⟨
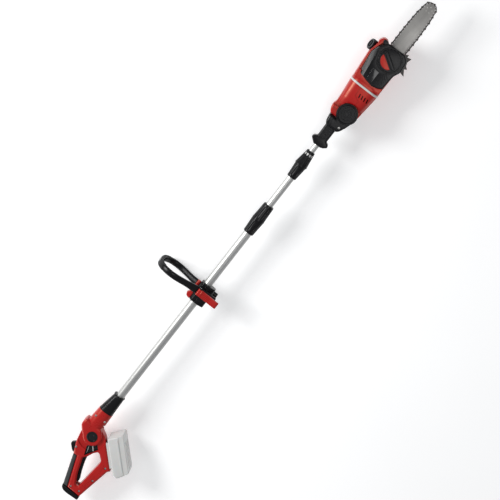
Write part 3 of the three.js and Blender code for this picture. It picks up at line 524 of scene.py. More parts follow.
def offset(corners, distance):
    """The same corners moved outwards by a distance, or inwards where it is negative."""
    count = len(corners)
    area = 0
    for i in range(count):
        x, y = corners[i][:2]
        next_x, next_y = corners[(i + 1) % count][:2]
        area += x * next_y - next_x * y
    out = math.copysign(distance, area * distance) if distance else 0
    moved = []
    for i, (x, y, *rest) in enumerate(corners):
        here = Vector((x, y))
        before = (here - Vector(corners[i - 1][:2])).normalized()
        after = (Vector(corners[(i + 1) % count][:2]) - here).normalized()
        normal = Vector((before.y + after.y, -before.x - after.x)).normalized()
        spread = normal.x * before.y - normal.y * before.x
        place = here + normal * out / spread
        radius = rest[0] if rest else 0
        round_off = max(radius + distance, 0.4 * radius) if radius else 0
        moved.append((place.x, place.y, round_off))
    return moved


def stacked(rings):
    """A closed piece through rings of points, all with the same number of points."""
    count = len(rings[0])
    vertices = [point for ring in rings for point in ring]
    faces = [tuple(reversed(range(count)))]
    for level in range(len(rings) - 1):
        start = level * count
        for i in range(count):
            j = (i + 1) % count
            faces.append((start + i, start + j, start + count + j, start + count + i))
    faces.append(tuple(range(len(vertices) - count, len(vertices))))
    return new_piece(vertices, faces)


def plate(corners, low, high, rim=0.0, top_rim=None, steps=5, rounds=4):
    """A flat piece between two heights. Its rims are rounded inwards."""
    top_rim = rim if top_rim is None else top_rim
    levels = []
    for radius, height, way in ((rim, low, 1), (top_rim, high, -1)):
        arc = range(rounds + 1) if radius else range(1)
        side = []
        for k in arc:
            angle = math.pi / 2 * k / rounds if radius else 0
            inset = radius * (1 - math.sin(angle)) if radius else 0
            side.append((inset, height + way * radius * (1 - math.cos(angle))))
        levels += side if way > 0 else side[::-1]
    rings = []
    for inset, z in levels:
        ring = outline(offset(corners, -inset) if inset else corners, steps)
        rings.append([(p.x, p.y, z) for p in ring])
    return stacked(rings)


def block(x0, y0, z0, x1, y1, z1, rim=0.0):
    corners = [(x0, y0, rim), (x1, y0, rim), (x1, y1, rim), (x0, y1, rim)]
    return plate(corners, z0, z1, rim)


def lathe(profile, segments=64):
    """A piece turned about Z from [radius, height] points, closed from the last to the first."""
    count = len(profile)
    vertices = []
    for k in range(segments):
        angle = 2 * math.pi * k / segments
        vertices += [(r * math.cos(angle), r * math.sin(angle), z) for r, z in profile]
    faces = []
    for k in range(segments):
        a = k * count
        b = ((k + 1) % segments) * count
        for i in range(count):
            j = (i + 1) % count
            corners = [a + i, a + j, b + j, b + i]
            if profile[i][0] == 0 and profile[j][0] == 0:
                continue
            faces.append(corners)
    return new_piece(vertices, faces)


def rod(radius, low, high, rim=0.0, hole=0.0, segments=48):
    """A round rod, disc or ring along Z with rounded rims."""
    if rim:
        arc = [math.pi / 2 * k / 3 for k in range(4)]
        lower = [
            (radius - rim * (1 - math.sin(a)), low + rim * (1 - math.cos(a))) for a in arc
        ]
        upper = [(r, low + high - z) for r, z in reversed(lower)]
        outer = lower + upper
    else:
        outer = [(radius, low), (radius, high)]
    inner = [(hole, high), (hole, low)]
    return lathe(outer + inner, segments)


def oval(half_y, half_z, power=3.2, points=64):
    ring = []
    for k in range(points):
        angle = 2 * math.pi * k / points
        c, s = math.cos(angle), math.sin(angle)
        ring.append(
            (
                half_y * math.copysign(abs(c) ** (2 / power), c),
                half_z * math.copysign(abs(s) ** (2 / power), s),
            )
        )
    return ring


def capsule(start, end, half_width, low, high):
    """A round-ended bar between two points, for slots."""
    start, end = Vector(start), Vector(end)
    along = (end - start).normalized() * half_width
    out = Vector((-along.y, along.x))
    corners = [start - along - out, end + along - out, end + along + out, start - along + out]
    return plate([(*c, half_width) for c in corners], low, high)


def loft(stations, power=3.2, points=64, grow=0.0):
    """A body along X through stations (x, y, half height, half width)."""
    rings = [
        [(x, y + u, v) for u, v in oval(hy + grow, hz + grow, power, points)]
        for x, y, hy, hz in stations
    ]
    return stacked(rings)


def eased(stations, count):
    """More stations, on a smooth curve through the given ones."""
    fine = []
    last = len(stations) - 1
    for k in range(last * count + 1):
        t = k / count
        i = min(int(t), last - 1)
        u = t - i
        p = [stations[max(0, min(last, i + d))] for d in (-1, 0, 1, 2)]
        fine.append(
            tuple(
                0.5
                * (
                    2 * b
                    + (c - a) * u
                    + (2 * a - 5 * b + 4 * c - d) * u * u
                    + (3 * b - a - 3 * c + d) * u**3
                )
                for a, b, c, d in zip(*p)
            )
        )
    return fine


def finished(piece, name, matrix, body, finish, replaces=(), angle=32):
    """Puts a piece in place in metres, gives it its finish, and hands it to its body."""
    piece.data.transform(matrix)
    tidy_mesh(piece, 1e-7)
    mesh = piece.data
    mesh.materials.clear()
    mesh.materials.append(FINISHES[finish])
    mesh.shade_smooth()
    mesh.set_sharp_from_angle(angle=math.radians(angle))
    piece.name = name
    mesh.name = name
    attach(piece, body)
    if replaces:
        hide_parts(*replaces)
    return piece


# ---------------------------------------------------------------- geometry node trees
class Tree:
    """A geometry node tree with named inputs."""

    def __init__(self, name, inputs):
        self.tree = bpy.data.node_groups.new(name, "GeometryNodeTree")
        face = self.tree.interface
        self.sockets = {}
        for label, kind in inputs:
            self.sockets[label] = face.new_socket(label, in_out="INPUT", socket_type=kind)
        face.new_socket("Geometry", in_out="OUTPUT", socket_type="NodeSocketGeometry")
        self.start = self.tree.nodes.new("NodeGroupInput")
        self.end = self.tree.nodes.new("NodeGroupOutput")

    def value(self, label):
        return self.start.outputs[label]

    def node(self, kind, settings=None, inputs=None, output=0):
        node = self.tree.nodes.new(kind)
        for key, value in (settings or {}).items():
            setattr(node, key, value)
        for key, value in (inputs or {}).items():
            if isinstance(value, bpy.types.NodeSocket):
                self.tree.links.new(value, node.inputs[key])
            else:
                node.inputs[key].default_value = value
        return node.outputs[output]

    def finish_with(self, geometry):
        solid = self.node("GeometryNodeRealizeInstances", {}, {"Geometry": geometry})
        coloured = self.node(
            "GeometryNodeSetMaterial", {}, {"Geometry": solid, "Material": self.value("Finish")}
        )
        self.tree.links.new(coloured, self.end.inputs[0])

    def run(self, values, host=None):
        """The tree's result as a plain piece."""
        if host is None:
            host = new_piece([], [])
        modifier = host.modifiers.new("nodes", "NODES")
        modifier.node_group = self.tree
        for label, value in values.items():
            modifier[self.sockets[label].identifier] = value
        apply_modifiers(host)
        return host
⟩
* TASK REQUIREMENTS
Restate, word for word and with nothing added, the lines from the first line of the listing through the one where "return moved" stands.

* RESPONSE TO THIS TASK
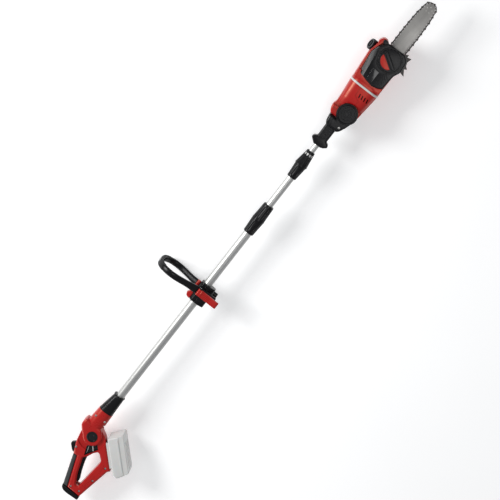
Write part 3 of the three.js and Blender code for this picture. It picks up at line 524 of scene.py. More parts follow.
def offset(corners, distance):
    """The same corners moved outwards by a distance, or inwards where it is negative."""
    count = len(corners)
    area = 0
    for i in range(count):
        x, y = corners[i][:2]
        next_x, next_y = corners[(i + 1) % count][:2]
        area += x * next_y - next_x * y
    out = math.copysign(distance, area * distance) if distance else 0
    moved = []
    for i, (x, y, *rest) in enumerate(corners):
        here = Vector((x, y))
        before = (here - Vector(corners[i - 1][:2])).normalized()
        after = (Vector(corners[(i + 1) % count][:2]) - here).normalized()
        normal = Vector((before.y + after.y, -before.x - after.x)).normalized()
        spread = normal.x * before.y - normal.y * before.x
        place = here + normal * out / spread
        radius = rest[0] if rest else 0
        round_off = max(radius + distance, 0.4 * radius) if radius else 0
        moved.append((place.x, place.y, round_off))
    return moved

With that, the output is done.